### SET EXERCISE
Restate the entire listing word for word.
================================
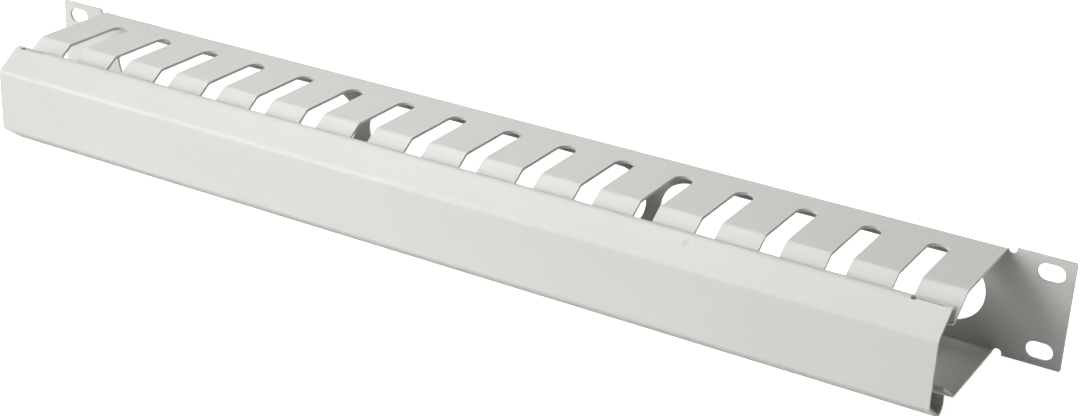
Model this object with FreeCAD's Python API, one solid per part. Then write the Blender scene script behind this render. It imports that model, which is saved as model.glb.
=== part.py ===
"""A 19-inch, 1U horizontal cable manager: a folded comb tray and its clip-on cover.

Millimetres. X runs along the rack width, -Y is the front and +Z is up. The origin is the centre
of the rack hole pattern, on the rear face of the panel, which lies against the rack posts.
"""
import FreeCAD, Part
import math
import os

# --- Rack panel and its holes ---
PANEL_WIDTH = 482.6
PANEL_HEIGHT = 44.0
EAR_WIDTH = 25.8               # how far each ear stands out past the flanges
HOLE_END_DISTANCE = 8.75       # from the end of an ear to the middle of its holes
HOLE_EDGE_DISTANCE = 6.125     # from the top or bottom of an ear to the middle of its hole there
HOLE_LENGTH = 10.5
HOLE_WIDTH = 7.0
EAR_CORNER_RADIUS = 0.8

# --- Tray: one folded sheet ---
TRAY_SHEET = 1.2
TRAY_REAR_BEND = 0.6           # inner radius where the flanges fold off the panel
TRAY_DEPTH = 55.4              # from the rear face to the finger tips
FLANGE_DROP = 0.6              # the flanges sit this far inside the height of the ears
FINGER_REACH = 12.0            # from the corner where the fingers fold in to their tips, along Y
FINGER_BEND = 2.2              # inner radius of that fold
FINGER_ANGLE = 34.5            # how far the fingers fold in, in degrees
TIP_CORNER_RADIUS = 1.2
NOTCH_WIDTH = 3.4              # relief between each flange and its ear

# --- Comb slots, open at the finger tips ---
SLOT_COUNT = 16
SLOT_WIDTH = 8.3
END_FINGER_WIDTH = 17.1        # the first and last finger of each row
SLOT_SETBACK = 12.6            # from the rear face to the round end of each slot

# --- Windows in the back panel ---
WINDOW_COUNT = 3
WINDOW_BRIDGE = 6.4            # steel between two windows
WINDOW_END_DISTANCE = 5.7      # from the end of the flanges to the first window
WINDOW_EDGE_DISTANCE = 8.8     # from the top or bottom of the panel to the windows

# --- Cover: one folded sheet, as long as the flanges ---
COVER_SHEET = 1.0
COVER_EDGE_DISTANCE = 0.5      # from the height of the panel to the outside of each bead
COVER_SLOPE_HEIGHT = 8.0       # from the outside of each bead to the corner of the flat face
COVER_FACE_BEND = 1.8          # inner radius of the bends beside the face
COVER_SLOPE = 35.7             # the slopes beside the face, from the horizontal, in degrees
BEAD_RADIUS = 3.75             # outer radius of the round bead along each long edge
LIP_LEAN = 10.0                # how far each lip leans forward, in degrees
LIP_SETBACK = 0.85             # the lips stand this far behind the finger tips
COVER_SAG = 0.5                # the cover hangs this far below the middle of the tray
LIP_CLEARANCE = 0.3            # between the edge of the top lip and the fingers under it

# --- Spring tabs lanced in the top bead, one near each end ---
TAB_END_DISTANCE = 9.0         # from the end of the cover to the middle of the tab
TAB_LENGTH = 12.3              # over the slit and the hole at its left end
TAB_SLIT = 0.5
TAB_HOLE = 2.2                 # diameter
TAB_ANGLE = 105.0              # where the slit runs round the bead, from the rear, in degrees

# --- Derived sizes ---
CUT = 1.0                      # how far a cutting tool runs past what it cuts
HALF_HEIGHT = PANEL_HEIGHT / 2
FLANGE_LENGTH = PANEL_WIDTH - 2 * EAR_WIDTH
HALF_FLANGE = FLANGE_LENGTH / 2
FLANGE_Z = HALF_HEIGHT - FLANGE_DROP
FLANGE_DEPTH = TRAY_DEPTH - FINGER_REACH
HOLE_X = PANEL_WIDTH / 2 - HOLE_END_DISTANCE
HOLE_Z = HALF_HEIGHT - HOLE_EDGE_DISTANCE
SLOT_PITCH = (FLANGE_LENGTH - 2 * END_FINGER_WIDTH - SLOT_WIDTH) / (SLOT_COUNT - 1)
WINDOW_SPAN = FLANGE_LENGTH - 2 * WINDOW_END_DISTANCE
WINDOW_PITCH = (WINDOW_SPAN + WINDOW_BRIDGE) / WINDOW_COUNT
WINDOW_LENGTH = WINDOW_PITCH - WINDOW_BRIDGE
WINDOW_HEIGHT = PANEL_HEIGHT - 2 * WINDOW_EDGE_DISTANCE
BEAD_Z = HALF_HEIGHT - COVER_EDGE_DISTANCE - BEAD_RADIUS
FACE_CORNER_Z = HALF_HEIGHT - COVER_EDGE_DISTANCE - COVER_SLOPE_HEIGHT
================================
### SOLUTION TO THIS EXERCISE
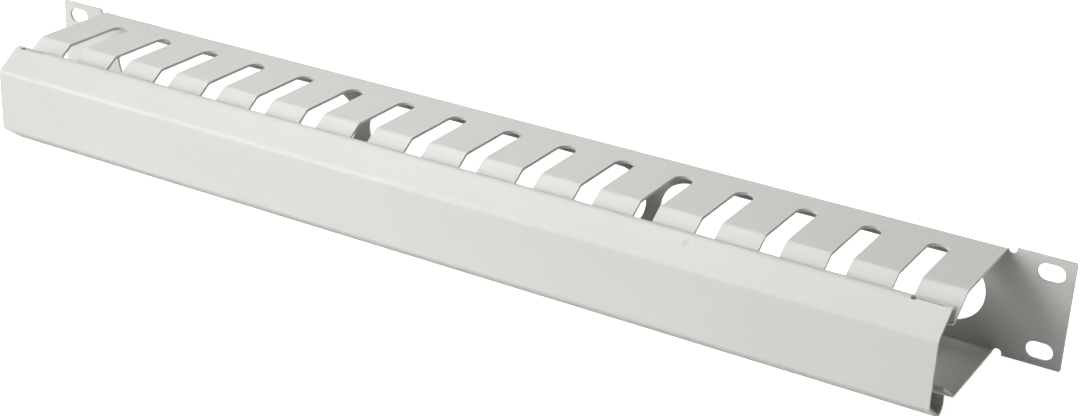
Model this object with FreeCAD's Python API, one solid per part. Then write the Blender scene script behind this render. It imports that model, which is saved as model.glb.
=== part.py ===
"""A 19-inch, 1U horizontal cable manager: a folded comb tray and its clip-on cover.

Millimetres. X runs along the rack width, -Y is the front and +Z is up. The origin is the centre
of the rack hole pattern, on the rear face of the panel, which lies against the rack posts.
"""
import FreeCAD, Part
import math
import os

# --- Rack panel and its holes ---
PANEL_WIDTH = 482.6
PANEL_HEIGHT = 44.0
EAR_WIDTH = 25.8               # how far each ear stands out past the flanges
HOLE_END_DISTANCE = 8.75       # from the end of an ear to the middle of its holes
HOLE_EDGE_DISTANCE = 6.125     # from the top or bottom of an ear to the middle of its hole there
HOLE_LENGTH = 10.5
HOLE_WIDTH = 7.0
EAR_CORNER_RADIUS = 0.8

# --- Tray: one folded sheet ---
TRAY_SHEET = 1.2
TRAY_REAR_BEND = 0.6           # inner radius where the flanges fold off the panel
TRAY_DEPTH = 55.4              # from the rear face to the finger tips
FLANGE_DROP = 0.6              # the flanges sit this far inside the height of the ears
FINGER_REACH = 12.0            # from the corner where the fingers fold in to their tips, along Y
FINGER_BEND = 2.2              # inner radius of that fold
FINGER_ANGLE = 34.5            # how far the fingers fold in, in degrees
TIP_CORNER_RADIUS = 1.2
NOTCH_WIDTH = 3.4              # relief between each flange and its ear

# --- Comb slots, open at the finger tips ---
SLOT_COUNT = 16
SLOT_WIDTH = 8.3
END_FINGER_WIDTH = 17.1        # the first and last finger of each row
SLOT_SETBACK = 12.6            # from the rear face to the round end of each slot

# --- Windows in the back panel ---
WINDOW_COUNT = 3
WINDOW_BRIDGE = 6.4            # steel between two windows
WINDOW_END_DISTANCE = 5.7      # from the end of the flanges to the first window
WINDOW_EDGE_DISTANCE = 8.8     # from the top or bottom of the panel to the windows

# --- Cover: one folded sheet, as long as the flanges ---
COVER_SHEET = 1.0
COVER_EDGE_DISTANCE = 0.5      # from the height of the panel to the outside of each bead
COVER_SLOPE_HEIGHT = 8.0       # from the outside of each bead to the corner of the flat face
COVER_FACE_BEND = 1.8          # inner radius of the bends beside the face
COVER_SLOPE = 35.7             # the slopes beside the face, from the horizontal, in degrees
BEAD_RADIUS = 3.75             # outer radius of the round bead along each long edge
LIP_LEAN = 10.0                # how far each lip leans forward, in degrees
LIP_SETBACK = 0.85             # the lips stand this far behind the finger tips
COVER_SAG = 0.5                # the cover hangs this far below the middle of the tray
LIP_CLEARANCE = 0.3            # between the edge of the top lip and the fingers under it

# --- Spring tabs lanced in the top bead, one near each end ---
TAB_END_DISTANCE = 9.0         # from the end of the cover to the middle of the tab
TAB_LENGTH = 12.3              # over the slit and the hole at its left end
TAB_SLIT = 0.5
TAB_HOLE = 2.2                 # diameter
TAB_ANGLE = 105.0              # where the slit runs round the bead, from the rear, in degrees

# --- Derived sizes ---
CUT = 1.0                      # how far a cutting tool runs past what it cuts
HALF_HEIGHT = PANEL_HEIGHT / 2
FLANGE_LENGTH = PANEL_WIDTH - 2 * EAR_WIDTH
HALF_FLANGE = FLANGE_LENGTH / 2
FLANGE_Z = HALF_HEIGHT - FLANGE_DROP
FLANGE_DEPTH = TRAY_DEPTH - FINGER_REACH
HOLE_X = PANEL_WIDTH / 2 - HOLE_END_DISTANCE
HOLE_Z = HALF_HEIGHT - HOLE_EDGE_DISTANCE
SLOT_PITCH = (FLANGE_LENGTH - 2 * END_FINGER_WIDTH - SLOT_WIDTH) / (SLOT_COUNT - 1)
WINDOW_SPAN = FLANGE_LENGTH - 2 * WINDOW_END_DISTANCE
WINDOW_PITCH = (WINDOW_SPAN + WINDOW_BRIDGE) / WINDOW_COUNT
WINDOW_LENGTH = WINDOW_PITCH - WINDOW_BRIDGE
WINDOW_HEIGHT = PANEL_HEIGHT - 2 * WINDOW_EDGE_DISTANCE
BEAD_Z = HALF_HEIGHT - COVER_EDGE_DISTANCE - BEAD_RADIUS
FACE_CORNER_Z = HALF_HEIGHT - COVER_EDGE_DISTANCE - COVER_SLOPE_HEIGHT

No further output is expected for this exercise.